Controlled delivery is used as an investigative technique by many countries, although with different conditions and for different categories of crime. (UNODC, 2013) It is used in investigating transnational organized crime cases, due to the recognition that understanding the size, shape, and scope of organized criminal activity, structures and roles played in organized criminal groups is necessary if they are to be dismantled.
Controlled delivery is an investigative tool that helps to accomplish this objective, particularly in cases where illicit products trafficking is identified or intercepted in source or transit and then delivered under surveillance in order to identify the intended recipients. It is also used to monitor and gather evidence on subsequent distribution within an organized criminal group or in the illegal supply chain.In some cases, it is possible to substitute the illicit consignments with licit or fake material in order to prevent the risk of losing the illicit consignments during the course of delivery.

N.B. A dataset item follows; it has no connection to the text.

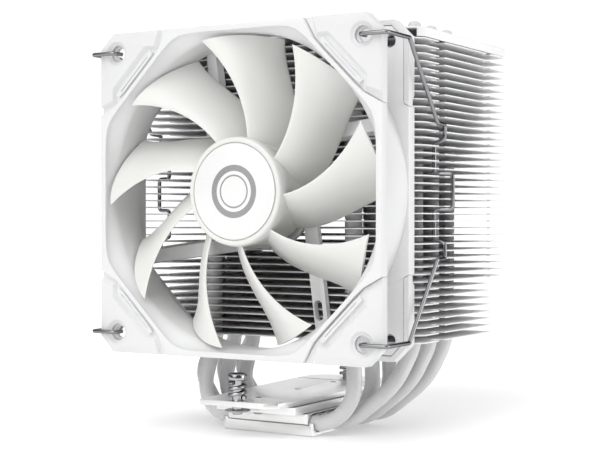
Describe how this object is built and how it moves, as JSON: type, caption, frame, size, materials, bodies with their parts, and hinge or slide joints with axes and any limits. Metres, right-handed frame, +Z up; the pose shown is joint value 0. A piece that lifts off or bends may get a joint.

Nonetheless, there are particular offences such as trafficking in persons for which the use of controlled deliveries is problematic. When information exists that a human trafficking operation involves the movement of victims, law enforcement is usually required to prioritize the safeguarding of victims over keeping perpetrators under surveillance. The objective is to obtain intelligence and information about all those involved in the trafficking operation from those who recruit to those responsible for the transportation and exploitation, without jeopardizing the victim's security. Therefore, careful risk assessment needs to be conducted prior to using the controlled delivery technique.